(Task brief):
Your task is to reproduce the entries below word for word.

(Input material):
----------------------------------------

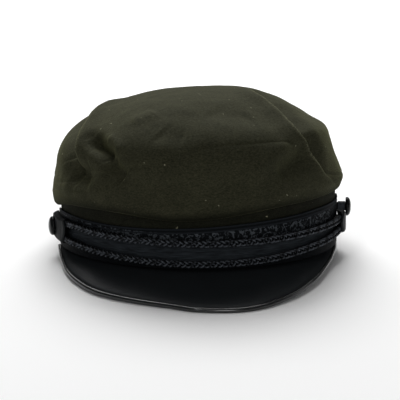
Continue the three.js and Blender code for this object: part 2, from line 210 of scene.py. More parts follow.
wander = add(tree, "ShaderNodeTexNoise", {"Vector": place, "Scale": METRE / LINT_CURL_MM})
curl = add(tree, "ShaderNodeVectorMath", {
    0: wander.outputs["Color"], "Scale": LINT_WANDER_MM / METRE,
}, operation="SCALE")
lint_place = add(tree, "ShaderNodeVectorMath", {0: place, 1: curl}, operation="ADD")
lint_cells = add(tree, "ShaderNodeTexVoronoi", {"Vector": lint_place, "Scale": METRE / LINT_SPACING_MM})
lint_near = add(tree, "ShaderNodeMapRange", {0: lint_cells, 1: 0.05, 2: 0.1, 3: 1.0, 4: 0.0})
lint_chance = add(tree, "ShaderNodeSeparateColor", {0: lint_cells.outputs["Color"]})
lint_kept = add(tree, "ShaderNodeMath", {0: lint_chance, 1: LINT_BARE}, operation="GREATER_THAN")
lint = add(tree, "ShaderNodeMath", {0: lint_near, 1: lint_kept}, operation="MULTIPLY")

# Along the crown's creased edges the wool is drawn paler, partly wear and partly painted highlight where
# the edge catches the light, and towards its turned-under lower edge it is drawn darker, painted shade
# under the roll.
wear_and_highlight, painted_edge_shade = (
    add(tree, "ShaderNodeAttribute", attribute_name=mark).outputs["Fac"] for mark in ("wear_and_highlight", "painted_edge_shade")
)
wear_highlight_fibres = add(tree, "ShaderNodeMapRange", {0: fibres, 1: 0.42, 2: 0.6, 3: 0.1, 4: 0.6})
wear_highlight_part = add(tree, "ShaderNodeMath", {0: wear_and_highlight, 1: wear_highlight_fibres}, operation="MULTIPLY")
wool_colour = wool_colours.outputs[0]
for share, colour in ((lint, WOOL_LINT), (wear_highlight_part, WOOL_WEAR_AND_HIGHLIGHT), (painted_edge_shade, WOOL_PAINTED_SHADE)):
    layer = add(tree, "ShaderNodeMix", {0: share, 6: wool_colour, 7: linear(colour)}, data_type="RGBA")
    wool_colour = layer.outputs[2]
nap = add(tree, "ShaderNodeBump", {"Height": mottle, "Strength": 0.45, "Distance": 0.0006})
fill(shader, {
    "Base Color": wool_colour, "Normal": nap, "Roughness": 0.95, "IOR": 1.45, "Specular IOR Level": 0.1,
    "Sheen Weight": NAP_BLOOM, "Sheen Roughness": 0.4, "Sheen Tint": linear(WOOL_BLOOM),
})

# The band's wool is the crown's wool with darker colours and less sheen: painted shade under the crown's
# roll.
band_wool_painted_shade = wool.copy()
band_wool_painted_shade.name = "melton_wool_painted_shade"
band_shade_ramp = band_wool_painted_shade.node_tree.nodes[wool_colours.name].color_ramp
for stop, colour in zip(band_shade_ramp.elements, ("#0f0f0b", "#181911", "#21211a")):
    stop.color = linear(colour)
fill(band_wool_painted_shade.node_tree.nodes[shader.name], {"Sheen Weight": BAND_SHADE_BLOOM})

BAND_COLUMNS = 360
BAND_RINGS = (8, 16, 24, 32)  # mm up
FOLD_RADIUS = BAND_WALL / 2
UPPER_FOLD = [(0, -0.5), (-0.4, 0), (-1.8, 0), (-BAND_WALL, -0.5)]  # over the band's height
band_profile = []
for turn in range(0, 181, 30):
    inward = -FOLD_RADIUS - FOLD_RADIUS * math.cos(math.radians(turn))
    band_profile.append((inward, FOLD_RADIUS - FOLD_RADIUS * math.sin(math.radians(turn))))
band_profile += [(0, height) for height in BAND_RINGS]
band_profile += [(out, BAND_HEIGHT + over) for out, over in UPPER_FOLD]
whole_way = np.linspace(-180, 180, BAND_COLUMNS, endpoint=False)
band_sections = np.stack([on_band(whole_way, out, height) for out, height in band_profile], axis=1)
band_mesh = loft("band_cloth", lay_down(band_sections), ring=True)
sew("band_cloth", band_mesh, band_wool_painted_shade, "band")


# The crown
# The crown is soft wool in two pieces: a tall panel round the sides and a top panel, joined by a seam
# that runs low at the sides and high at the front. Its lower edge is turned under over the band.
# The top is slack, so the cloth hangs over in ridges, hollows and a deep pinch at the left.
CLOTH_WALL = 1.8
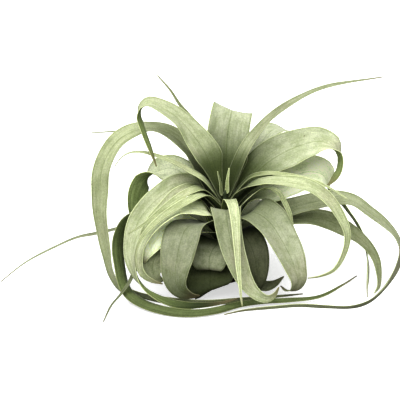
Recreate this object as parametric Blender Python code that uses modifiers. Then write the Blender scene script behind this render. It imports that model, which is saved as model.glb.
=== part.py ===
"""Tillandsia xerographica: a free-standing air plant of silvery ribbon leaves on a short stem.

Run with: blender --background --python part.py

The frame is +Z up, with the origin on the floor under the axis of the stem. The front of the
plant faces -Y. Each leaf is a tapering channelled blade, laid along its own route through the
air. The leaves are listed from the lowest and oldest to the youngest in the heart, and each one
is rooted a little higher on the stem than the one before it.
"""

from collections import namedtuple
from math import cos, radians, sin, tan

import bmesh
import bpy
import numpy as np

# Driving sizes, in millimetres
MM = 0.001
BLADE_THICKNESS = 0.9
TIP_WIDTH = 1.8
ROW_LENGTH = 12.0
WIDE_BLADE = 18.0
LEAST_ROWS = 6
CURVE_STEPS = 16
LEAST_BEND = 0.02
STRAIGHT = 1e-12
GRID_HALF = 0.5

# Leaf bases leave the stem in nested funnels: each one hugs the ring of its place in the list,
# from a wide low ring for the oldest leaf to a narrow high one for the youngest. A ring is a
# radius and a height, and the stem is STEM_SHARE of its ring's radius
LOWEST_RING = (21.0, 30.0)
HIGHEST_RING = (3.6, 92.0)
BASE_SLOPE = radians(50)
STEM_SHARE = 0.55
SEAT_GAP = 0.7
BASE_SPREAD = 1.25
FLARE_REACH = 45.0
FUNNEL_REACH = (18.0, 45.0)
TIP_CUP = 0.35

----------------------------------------

(Problem solution):
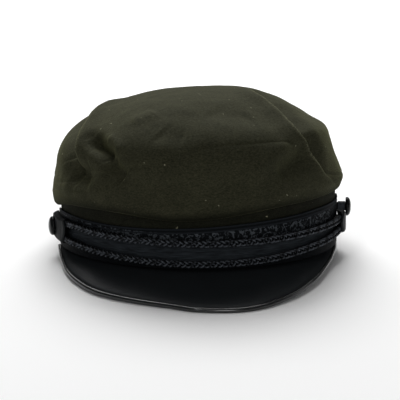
Continue the three.js and Blender code for this object: part 2, from line 210 of scene.py. More parts follow.
wander = add(tree, "ShaderNodeTexNoise", {"Vector": place, "Scale": METRE / LINT_CURL_MM})
curl = add(tree, "ShaderNodeVectorMath", {
    0: wander.outputs["Color"], "Scale": LINT_WANDER_MM / METRE,
}, operation="SCALE")
lint_place = add(tree, "ShaderNodeVectorMath", {0: place, 1: curl}, operation="ADD")
lint_cells = add(tree, "ShaderNodeTexVoronoi", {"Vector": lint_place, "Scale": METRE / LINT_SPACING_MM})
lint_near = add(tree, "ShaderNodeMapRange", {0: lint_cells, 1: 0.05, 2: 0.1, 3: 1.0, 4: 0.0})
lint_chance = add(tree, "ShaderNodeSeparateColor", {0: lint_cells.outputs["Color"]})
lint_kept = add(tree, "ShaderNodeMath", {0: lint_chance, 1: LINT_BARE}, operation="GREATER_THAN")
lint = add(tree, "ShaderNodeMath", {0: lint_near, 1: lint_kept}, operation="MULTIPLY")

# Along the crown's creased edges the wool is drawn paler, partly wear and partly painted highlight where
# the edge catches the light, and towards its turned-under lower edge it is drawn darker, painted shade
# under the roll.
wear_and_highlight, painted_edge_shade = (
    add(tree, "ShaderNodeAttribute", attribute_name=mark).outputs["Fac"] for mark in ("wear_and_highlight", "painted_edge_shade")
)
wear_highlight_fibres = add(tree, "ShaderNodeMapRange", {0: fibres, 1: 0.42, 2: 0.6, 3: 0.1, 4: 0.6})
wear_highlight_part = add(tree, "ShaderNodeMath", {0: wear_and_highlight, 1: wear_highlight_fibres}, operation="MULTIPLY")
wool_colour = wool_colours.outputs[0]
for share, colour in ((lint, WOOL_LINT), (wear_highlight_part, WOOL_WEAR_AND_HIGHLIGHT), (painted_edge_shade, WOOL_PAINTED_SHADE)):
    layer = add(tree, "ShaderNodeMix", {0: share, 6: wool_colour, 7: linear(colour)}, data_type="RGBA")
    wool_colour = layer.outputs[2]
nap = add(tree, "ShaderNodeBump", {"Height": mottle, "Strength": 0.45, "Distance": 0.0006})
fill(shader, {
    "Base Color": wool_colour, "Normal": nap, "Roughness": 0.95, "IOR": 1.45, "Specular IOR Level": 0.1,
    "Sheen Weight": NAP_BLOOM, "Sheen Roughness": 0.4, "Sheen Tint": linear(WOOL_BLOOM),
})

# The band's wool is the crown's wool with darker colours and less sheen: painted shade under the crown's
# roll.
band_wool_painted_shade = wool.copy()
band_wool_painted_shade.name = "melton_wool_painted_shade"
band_shade_ramp = band_wool_painted_shade.node_tree.nodes[wool_colours.name].color_ramp
for stop, colour in zip(band_shade_ramp.elements, ("#0f0f0b", "#181911", "#21211a")):
    stop.color = linear(colour)
fill(band_wool_painted_shade.node_tree.nodes[shader.name], {"Sheen Weight": BAND_SHADE_BLOOM})

BAND_COLUMNS = 360
BAND_RINGS = (8, 16, 24, 32)  # mm up
FOLD_RADIUS = BAND_WALL / 2
UPPER_FOLD = [(0, -0.5), (-0.4, 0), (-1.8, 0), (-BAND_WALL, -0.5)]  # over the band's height
band_profile = []
for turn in range(0, 181, 30):
    inward = -FOLD_RADIUS - FOLD_RADIUS * math.cos(math.radians(turn))
    band_profile.append((inward, FOLD_RADIUS - FOLD_RADIUS * math.sin(math.radians(turn))))
band_profile += [(0, height) for height in BAND_RINGS]
band_profile += [(out, BAND_HEIGHT + over) for out, over in UPPER_FOLD]
whole_way = np.linspace(-180, 180, BAND_COLUMNS, endpoint=False)
band_sections = np.stack([on_band(whole_way, out, height) for out, height in band_profile], axis=1)
band_mesh = loft("band_cloth", lay_down(band_sections), ring=True)
sew("band_cloth", band_mesh, band_wool_painted_shade, "band")


# The crown
# The crown is soft wool in two pieces: a tall panel round the sides and a top panel, joined by a seam
# that runs low at the sides and high at the front. Its lower edge is turned under over the band.
# The top is slack, so the cloth hangs over in ridges, hollows and a deep pinch at the left.
CLOTH_WALL = 1.8
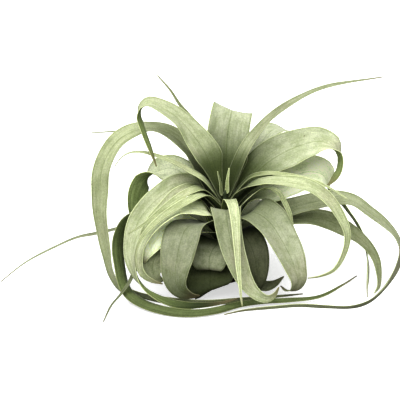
Recreate this object as parametric Blender Python code that uses modifiers. Then write the Blender scene script behind this render. It imports that model, which is saved as model.glb.
=== part.py ===
"""Tillandsia xerographica: a free-standing air plant of silvery ribbon leaves on a short stem.

Run with: blender --background --python part.py

The frame is +Z up, with the origin on the floor under the axis of the stem. The front of the
plant faces -Y. Each leaf is a tapering channelled blade, laid along its own route through the
air. The leaves are listed from the lowest and oldest to the youngest in the heart, and each one
is rooted a little higher on the stem than the one before it.
"""

from collections import namedtuple
from math import cos, radians, sin, tan

import bmesh
import bpy
import numpy as np

# Driving sizes, in millimetres
MM = 0.001
BLADE_THICKNESS = 0.9
TIP_WIDTH = 1.8
ROW_LENGTH = 12.0
WIDE_BLADE = 18.0
LEAST_ROWS = 6
CURVE_STEPS = 16
LEAST_BEND = 0.02
STRAIGHT = 1e-12
GRID_HALF = 0.5

# Leaf bases leave the stem in nested funnels: each one hugs the ring of its place in the list,
# from a wide low ring for the oldest leaf to a narrow high one for the youngest. A ring is a
# radius and a height, and the stem is STEM_SHARE of its ring's radius
LOWEST_RING = (21.0, 30.0)
HIGHEST_RING = (3.6, 92.0)
BASE_SLOPE = radians(50)
STEM_SHARE = 0.55
SEAT_GAP = 0.7
BASE_SPREAD = 1.25
FLARE_REACH = 45.0
FUNNEL_REACH = (18.0, 45.0)
TIP_CUP = 0.35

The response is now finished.